Throughout Running Out of Love, the duo tackles this infringement directly, as on “Occupied”, which some have read as a hate-letter to their former record label, Labrador. While Radio Dept. has been mired in a legal battle with the label (Running Out Of Love is reportedly their last album with it), the lyrics of “Occupied” speak to greater concerns, detailing how naivety and goodness can be thwarted by self-serving wickedness. “We Got Game” charts similar, if more dire, territory, implicating the government as a police state, with Duncanson singing: “If in power / One whiskey sour / And everyone I love jailed within the hour”. The album’s most overt statement is “Swedish Guns”, which expresses disgust at Sweden’s growing arms industry.

Perhaps Running Out of Love’s greatest achievement is how it takes on complicity, both lyrically and sonically. Two of the album’s standout songs, “Can’t Be Guilty” and “Teach Me to Forget”, mix the personal and the political, detailing the ways in which we attempt to purge ourselves of guilt by inaction. The former uses sleep and dreaming as a means to remove one from a situation, like the Ostrich Syndrome, first starting as an interior monologue, but then ending with this chilling lyric: “You could close your eyes and go to sleep with me / As long as we do, we can’t be guilty”. In general, “Can’t Be Guilty” illustrates how inaction is insidious and germinates first in one mind, but can easily spread to another.

The album’s final song, “Teach Me to Forget”, features lyrics that could similarly be read as a document of a relationship, but in the greater context of the album, it takes on a deeper, more resonant meaning. By asking another to teach you how to forget, you are erasing the history that created the present. Privilege can create an isolation from the real world. Even for those of us that are sensitive to the events that determine our political future, it’s easy sometimes to sit back and let the situation play out rather than be active in its happening.

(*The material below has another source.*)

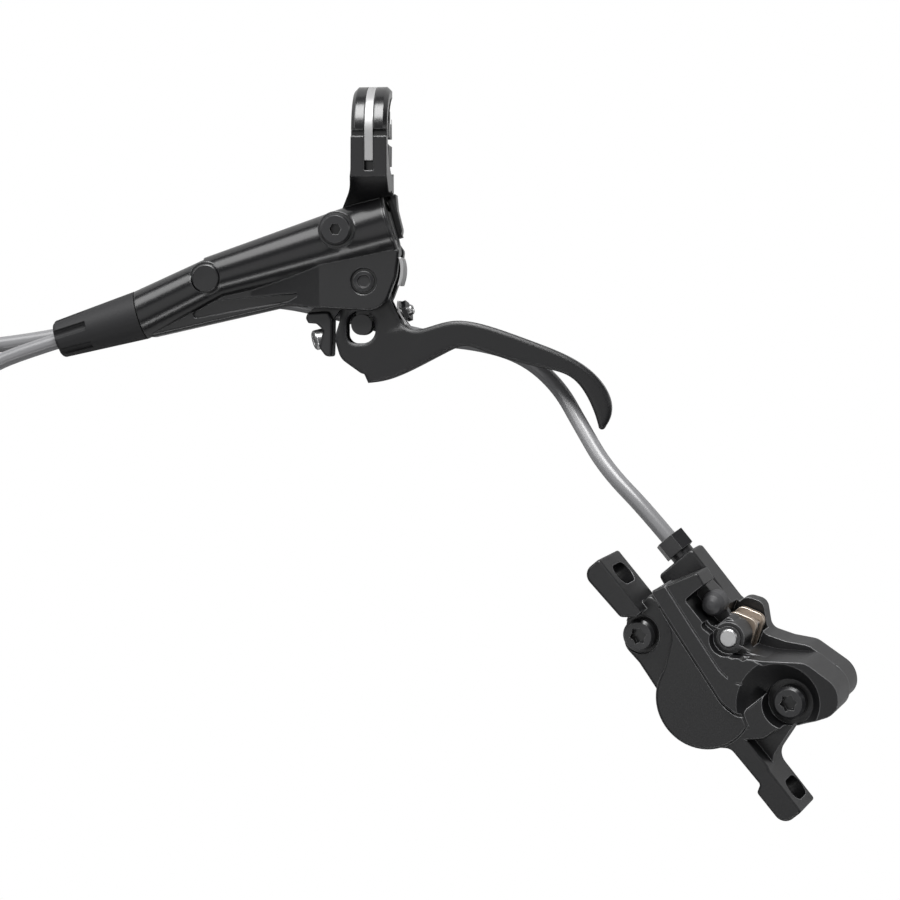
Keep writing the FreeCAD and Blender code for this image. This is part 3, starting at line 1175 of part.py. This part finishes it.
coil_enter = V3(num(coil_x), num(coil_y) + coil_outer, hose_low)
run_caliper = [
    caliper_exit,
    caliper_exit + caliper_out * 22.0,
    V3(66.5, -95.0, -7.0),
    V3(59.0, -81.5, -14.0),
    V3(52.5, -69.5, -19.2),
    V3(42.5, -60.6, hose_low),
    V3(29.0, -56.4, hose_low),
    V3(12.0, -55.0, hose_low),
    V3(-8.0, -48.4, hose_low),
    V3(-34.0, -42.4, hose_low),
    V3(-62.0, -45.4, hose_low),
    V3(-89.0, -53.0, hose_low),
    V3(-114.0, coil_enter.y + 1.6, hose_low),
    V3(-136.0, coil_enter.y, hose_low),
    coil_enter,
]
coil_leave = V3(num(coil_x) + coil_outer, num(coil_y), hose_low + pitch)
run_lever = [
    coil_leave,
    coil_leave + V3(0.4, 13.0, 0.3),
    coil_leave + V3(8.0, 22.0, 3.0),
    lever_exit + lever_out * 44.0,
    lever_exit,
]
solid("hose_run_caliper", tube(run_caliper, hose_radius))
solid("hose_run_lever", tube(run_lever, hose_radius))


# The coil's solid: one ring round all its turns
coil_high = 4 * num(hose_radius) + 0.2
coil_in = coil_inner - num(hose_radius)
coil_out = coil_outer + num(hose_radius)
turned(
    "hose_coil",
    [(coil_in + 1.4, 0), (coil_out - 1.4, 0), (coil_out, 1.4), (coil_out, coil_high - 1.4),
     (coil_out - 1.4, coil_high), (coil_in + 1.4, coil_high), (coil_in, coil_high - 1.4), (coil_in, 1.4)],
    spot(coil_x, coil_y, floor_z),
)
tie_turn = math.radians(150.0)
tie_centre = V3(num(coil_x) + num(coil_radius) * math.cos(tie_turn), num(coil_y) + num(coil_radius) * math.sin(tie_turn),
                num(floor_z) + 2 * num(hose_radius) + 0.1)
tie_half = 2 * num(hose_radius) + 0.1
tie_outer = Part.makeBox(2 * tie_half + 2.0, 3.2, 2 * tie_half + 1.0, V3(-tie_half - 1.0, -1.6, -tie_half))
tie_inner = Part.makeBox(2 * tie_half + 0.2, 4.2, 2 * tie_half + 0.1, V3(-tie_half - 0.1, -2.1, -tie_half))
tie = tie_outer.cut(tie_inner)
solid("hose_tie", tie, FreeCAD.Placement(tie_centre, FreeCAD.Rotation(UP, 150.0)))

# Check every object and write one file for each sub-part
doc.recompute()
for item in doc.Objects:
    if "Invalid" in item.State or "Error" in item.State:
        raise RuntimeError(f"{item.Name} did not build: {item.State}")
for item in doc.Objects:
    is_body = item.TypeId == "PartDesign::Body"
    is_feature = item.TypeId == "Part::Feature"
    if not (is_body or is_feature):
        continue
    shape = item.Shape
    if shape.isNull() or not shape.isValid():
        raise RuntimeError(f"{item.Label} has no valid shape")
    shape.exportStep(f"parts/{item.Label}.step")
    box = shape.BoundBox
    print(f"{item.Label:20s} solids {len(shape.Solids)} volume {shape.Volume:9.1f} "
          f"z {box.ZMin:7.2f} {box.ZMax:7.2f}")
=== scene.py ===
# %% [markdown]
# # Hydraulic disc brake
# The lever unit, the hose and the caliper lie on a pale table. The camera looks down on them
# from a little to the right, as a product photograph does.
#
# Places and sizes that are given in millimetres are multiplied by `MM`. The rest is in metres.

import math

import bmesh
import bpy
from mathutils import Matrix, Vector


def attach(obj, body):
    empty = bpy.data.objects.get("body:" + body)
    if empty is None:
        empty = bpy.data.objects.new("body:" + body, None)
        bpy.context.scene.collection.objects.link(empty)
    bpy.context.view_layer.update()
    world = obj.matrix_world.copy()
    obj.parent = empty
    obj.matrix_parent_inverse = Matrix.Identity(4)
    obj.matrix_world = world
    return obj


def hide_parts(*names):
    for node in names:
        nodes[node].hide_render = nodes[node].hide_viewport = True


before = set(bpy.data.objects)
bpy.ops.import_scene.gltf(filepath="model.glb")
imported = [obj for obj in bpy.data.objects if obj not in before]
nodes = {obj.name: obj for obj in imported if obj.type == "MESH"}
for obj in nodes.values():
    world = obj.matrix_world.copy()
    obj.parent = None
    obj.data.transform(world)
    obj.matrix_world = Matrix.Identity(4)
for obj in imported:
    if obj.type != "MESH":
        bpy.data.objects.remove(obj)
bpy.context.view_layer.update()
MM = 0.001

# %% [markdown]
# ## Camera
# A long lens above the table. The handlebar's direction runs level across the picture.

# %%
AIM = Vector((21.8, -89.1, -10.4)) * MM
TOWARD_CAMERA = Vector((0.087, -0.12, 0.989)).normalized()
CAMERA_DISTANCE = 714.8 * MM

right = Vector((1, 0, 0)) - TOWARD_CAMERA * TOWARD_CAMERA.x
right.normalize()
up = TOWARD_CAMERA.cross(right)
camera_data = bpy.data.cameras.new("camera")
camera_data.lens = 100
camera_data.sensor_width = 36
camera_data.clip_end = 20
camera = bpy.data.objects.new("camera", camera_data)
bpy.context.collection.objects.link(camera)
turn = Matrix((right, up, TOWARD_CAMERA)).transposed().to_4x4()
camera.matrix_world = Matrix.Translation(AIM + TOWARD_CAMERA * CAMERA_DISTANCE) @ turn
bpy.context.scene.camera = camera

# %% [markdown]
# ## Hose
# One smooth line: from the caliper over the table and under the lever, round a tied coil, and back
# into the cover at the lever. The coil has four strands, two wide and two high. In the last quarter
# of each turn the strands twist together, so that each one takes the place of the next. While
# they twist they are lifted a little, so that none of them sinks into the table.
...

The Radio Dept.’s take on the complex subject of complicity (by making music that is easily pleasurable yet politically dense) is superb, and Running Out of Love is an album that, without paying attention to it, can slip easily into the background as balmy sonic wallpaper. However, once you give the album the proper attention it deserves, it reveals itself to be a startling and incensed document of two men who believe that music still has the social utility to affect change.